━━━━━ Material for the task

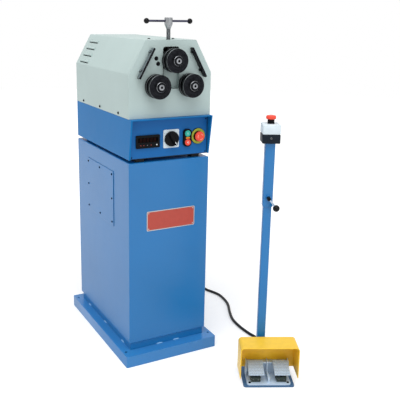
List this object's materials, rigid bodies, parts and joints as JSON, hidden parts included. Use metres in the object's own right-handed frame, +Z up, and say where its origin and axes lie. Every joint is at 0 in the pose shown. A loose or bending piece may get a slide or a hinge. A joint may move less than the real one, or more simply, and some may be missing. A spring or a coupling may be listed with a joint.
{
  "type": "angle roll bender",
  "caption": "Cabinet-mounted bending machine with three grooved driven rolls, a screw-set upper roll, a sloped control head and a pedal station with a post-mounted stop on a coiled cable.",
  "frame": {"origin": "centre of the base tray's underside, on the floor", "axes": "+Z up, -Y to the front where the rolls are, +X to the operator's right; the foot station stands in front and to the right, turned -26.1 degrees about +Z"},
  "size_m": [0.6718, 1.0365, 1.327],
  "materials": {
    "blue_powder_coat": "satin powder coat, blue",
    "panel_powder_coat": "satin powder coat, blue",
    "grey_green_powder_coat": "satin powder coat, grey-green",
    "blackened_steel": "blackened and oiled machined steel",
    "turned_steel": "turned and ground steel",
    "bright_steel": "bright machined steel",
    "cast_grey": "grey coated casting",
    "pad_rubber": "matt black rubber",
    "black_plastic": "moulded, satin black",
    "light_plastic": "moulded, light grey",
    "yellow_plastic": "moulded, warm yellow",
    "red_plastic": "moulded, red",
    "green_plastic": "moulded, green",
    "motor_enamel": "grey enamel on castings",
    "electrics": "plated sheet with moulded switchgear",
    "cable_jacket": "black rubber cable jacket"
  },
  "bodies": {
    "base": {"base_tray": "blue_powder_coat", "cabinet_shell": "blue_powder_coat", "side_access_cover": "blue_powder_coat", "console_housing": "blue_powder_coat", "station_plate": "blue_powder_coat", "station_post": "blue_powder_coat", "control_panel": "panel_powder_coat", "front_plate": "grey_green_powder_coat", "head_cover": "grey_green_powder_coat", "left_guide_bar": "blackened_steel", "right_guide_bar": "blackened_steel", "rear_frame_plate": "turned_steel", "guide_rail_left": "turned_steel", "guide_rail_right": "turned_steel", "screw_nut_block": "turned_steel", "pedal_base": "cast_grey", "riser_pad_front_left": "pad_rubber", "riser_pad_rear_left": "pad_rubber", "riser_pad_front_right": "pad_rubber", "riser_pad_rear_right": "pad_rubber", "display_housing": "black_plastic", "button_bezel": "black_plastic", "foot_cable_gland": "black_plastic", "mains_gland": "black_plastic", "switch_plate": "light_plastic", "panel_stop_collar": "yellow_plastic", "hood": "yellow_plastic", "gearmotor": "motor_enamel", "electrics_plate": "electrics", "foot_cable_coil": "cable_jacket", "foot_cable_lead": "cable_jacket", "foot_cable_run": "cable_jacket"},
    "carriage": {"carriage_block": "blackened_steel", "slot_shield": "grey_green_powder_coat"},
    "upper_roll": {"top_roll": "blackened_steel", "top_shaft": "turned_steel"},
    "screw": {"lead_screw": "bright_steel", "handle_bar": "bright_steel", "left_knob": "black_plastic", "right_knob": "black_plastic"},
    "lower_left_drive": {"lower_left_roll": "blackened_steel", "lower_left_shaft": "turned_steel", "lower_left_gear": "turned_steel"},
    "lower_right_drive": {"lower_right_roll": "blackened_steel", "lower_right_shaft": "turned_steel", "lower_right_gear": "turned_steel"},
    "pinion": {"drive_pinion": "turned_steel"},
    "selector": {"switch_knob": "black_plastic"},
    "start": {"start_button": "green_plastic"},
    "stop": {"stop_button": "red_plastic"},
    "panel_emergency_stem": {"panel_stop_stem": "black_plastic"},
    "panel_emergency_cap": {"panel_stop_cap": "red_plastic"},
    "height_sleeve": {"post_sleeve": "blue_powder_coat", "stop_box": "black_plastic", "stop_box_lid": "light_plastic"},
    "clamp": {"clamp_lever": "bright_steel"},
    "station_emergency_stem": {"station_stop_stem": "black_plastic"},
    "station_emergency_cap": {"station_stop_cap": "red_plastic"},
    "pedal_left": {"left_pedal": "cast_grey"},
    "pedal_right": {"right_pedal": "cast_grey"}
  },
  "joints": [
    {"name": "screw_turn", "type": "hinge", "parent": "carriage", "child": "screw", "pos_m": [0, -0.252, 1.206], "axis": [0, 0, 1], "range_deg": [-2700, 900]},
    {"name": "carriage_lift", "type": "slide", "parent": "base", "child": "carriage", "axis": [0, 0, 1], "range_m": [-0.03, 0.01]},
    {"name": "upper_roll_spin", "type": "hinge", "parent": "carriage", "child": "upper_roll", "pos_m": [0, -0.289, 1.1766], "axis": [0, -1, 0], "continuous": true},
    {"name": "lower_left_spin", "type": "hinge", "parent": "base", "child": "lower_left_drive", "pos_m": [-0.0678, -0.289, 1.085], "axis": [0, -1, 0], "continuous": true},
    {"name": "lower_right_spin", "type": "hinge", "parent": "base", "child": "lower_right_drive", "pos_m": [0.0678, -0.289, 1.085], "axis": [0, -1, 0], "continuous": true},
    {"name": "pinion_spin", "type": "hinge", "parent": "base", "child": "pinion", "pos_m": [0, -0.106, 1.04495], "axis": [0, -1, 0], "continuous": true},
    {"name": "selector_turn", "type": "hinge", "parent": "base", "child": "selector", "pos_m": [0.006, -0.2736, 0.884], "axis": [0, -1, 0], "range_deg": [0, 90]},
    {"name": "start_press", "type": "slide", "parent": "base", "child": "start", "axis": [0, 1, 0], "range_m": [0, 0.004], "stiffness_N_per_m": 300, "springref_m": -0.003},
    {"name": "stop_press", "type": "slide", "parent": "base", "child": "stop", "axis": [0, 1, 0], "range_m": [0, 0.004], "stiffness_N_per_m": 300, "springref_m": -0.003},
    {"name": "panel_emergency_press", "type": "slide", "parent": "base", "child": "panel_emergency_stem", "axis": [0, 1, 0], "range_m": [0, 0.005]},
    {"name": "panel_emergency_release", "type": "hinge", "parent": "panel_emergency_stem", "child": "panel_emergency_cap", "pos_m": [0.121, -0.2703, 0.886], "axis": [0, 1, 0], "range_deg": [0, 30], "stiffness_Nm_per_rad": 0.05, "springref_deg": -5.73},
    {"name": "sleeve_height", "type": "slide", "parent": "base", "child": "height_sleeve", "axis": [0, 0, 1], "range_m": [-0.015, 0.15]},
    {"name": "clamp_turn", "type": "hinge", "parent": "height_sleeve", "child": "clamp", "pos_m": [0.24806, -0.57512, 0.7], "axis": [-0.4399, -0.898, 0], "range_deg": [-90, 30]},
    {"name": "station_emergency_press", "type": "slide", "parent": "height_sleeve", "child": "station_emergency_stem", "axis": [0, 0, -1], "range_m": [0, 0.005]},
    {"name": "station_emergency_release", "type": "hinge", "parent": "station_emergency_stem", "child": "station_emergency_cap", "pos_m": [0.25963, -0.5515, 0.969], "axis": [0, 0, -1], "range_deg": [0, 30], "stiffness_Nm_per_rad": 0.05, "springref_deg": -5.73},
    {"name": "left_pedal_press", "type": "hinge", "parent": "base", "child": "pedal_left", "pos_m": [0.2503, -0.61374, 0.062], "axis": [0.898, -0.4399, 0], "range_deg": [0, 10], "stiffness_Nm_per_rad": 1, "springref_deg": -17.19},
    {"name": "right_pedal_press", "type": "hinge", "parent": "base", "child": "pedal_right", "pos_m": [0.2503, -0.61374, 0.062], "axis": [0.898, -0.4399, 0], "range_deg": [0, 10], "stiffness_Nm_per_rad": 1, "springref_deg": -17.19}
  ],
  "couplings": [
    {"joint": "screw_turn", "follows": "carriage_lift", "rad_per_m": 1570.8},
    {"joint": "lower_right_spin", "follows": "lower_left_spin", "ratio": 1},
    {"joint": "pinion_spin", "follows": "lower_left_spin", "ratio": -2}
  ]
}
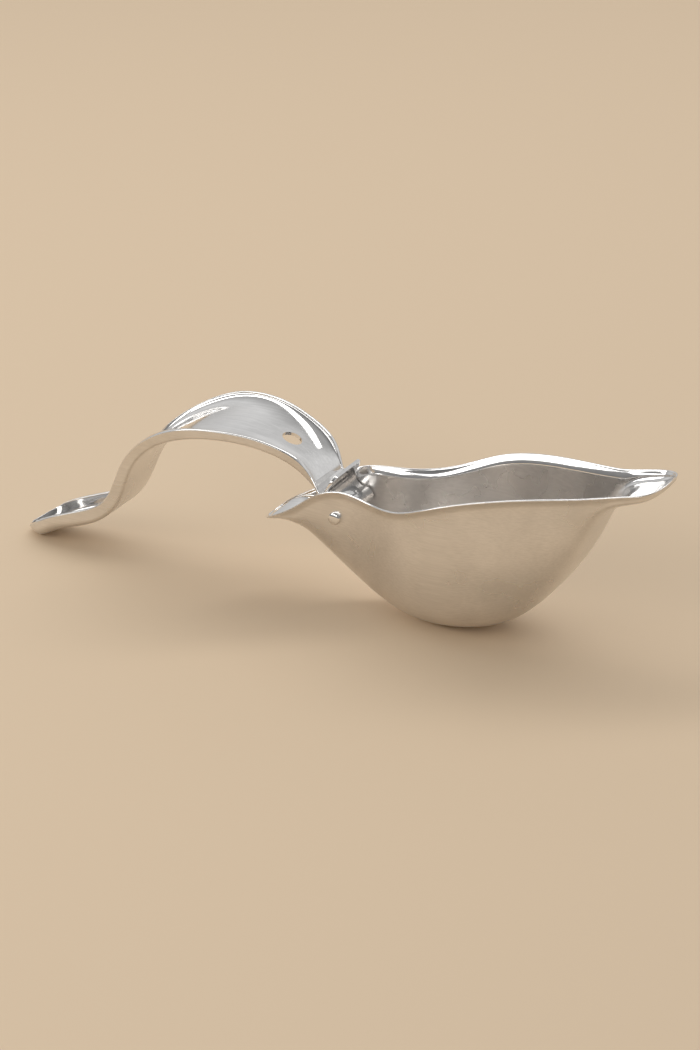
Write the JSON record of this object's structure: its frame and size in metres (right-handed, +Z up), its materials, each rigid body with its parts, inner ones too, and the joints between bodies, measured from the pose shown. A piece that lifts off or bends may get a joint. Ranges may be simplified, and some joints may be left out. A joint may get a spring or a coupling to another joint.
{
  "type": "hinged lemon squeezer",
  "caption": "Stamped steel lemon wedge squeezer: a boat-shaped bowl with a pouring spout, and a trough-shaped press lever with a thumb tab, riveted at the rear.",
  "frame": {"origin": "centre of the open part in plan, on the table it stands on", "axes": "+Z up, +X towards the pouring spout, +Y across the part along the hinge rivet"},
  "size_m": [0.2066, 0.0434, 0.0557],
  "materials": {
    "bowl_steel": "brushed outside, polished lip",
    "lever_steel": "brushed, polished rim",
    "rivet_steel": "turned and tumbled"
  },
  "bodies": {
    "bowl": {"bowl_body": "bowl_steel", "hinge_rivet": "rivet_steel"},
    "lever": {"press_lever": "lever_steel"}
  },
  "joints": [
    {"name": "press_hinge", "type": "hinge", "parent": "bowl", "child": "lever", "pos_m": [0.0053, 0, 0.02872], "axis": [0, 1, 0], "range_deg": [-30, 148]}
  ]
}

━━━━━━━━━━

*Problem to solve*.
Nothing but the lines from the line with "Write the JSON" to the last line of the listing above should appear; please retype them exactly, both ends included.

*Solution below*.
Write the JSON record of this object's structure: its frame and size in metres (right-handed, +Z up), its materials, each rigid body with its parts, inner ones too, and the joints between bodies, measured from the pose shown. A piece that lifts off or bends may get a joint. Ranges may be simplified, and some joints may be left out. A joint may get a spring or a coupling to another joint.
{
  "type": "hinged lemon squeezer",
  "caption": "Stamped steel lemon wedge squeezer: a boat-shaped bowl with a pouring spout, and a trough-shaped press lever with a thumb tab, riveted at the rear.",
  "frame": {"origin": "centre of the open part in plan, on the table it stands on", "axes": "+Z up, +X towards the pouring spout, +Y across the part along the hinge rivet"},
  "size_m": [0.2066, 0.0434, 0.0557],
  "materials": {
    "bowl_steel": "brushed outside, polished lip",
    "lever_steel": "brushed, polished rim",
    "rivet_steel": "turned and tumbled"
  },
  "bodies": {
    "bowl": {"bowl_body": "bowl_steel", "hinge_rivet": "rivet_steel"},
    "lever": {"press_lever": "lever_steel"}
  },
  "joints": [
    {"name": "press_hinge", "type": "hinge", "parent": "bowl", "child": "lever", "pos_m": [0.0053, 0, 0.02872], "axis": [0, 1, 0], "range_deg": [-30, 148]}
  ]
}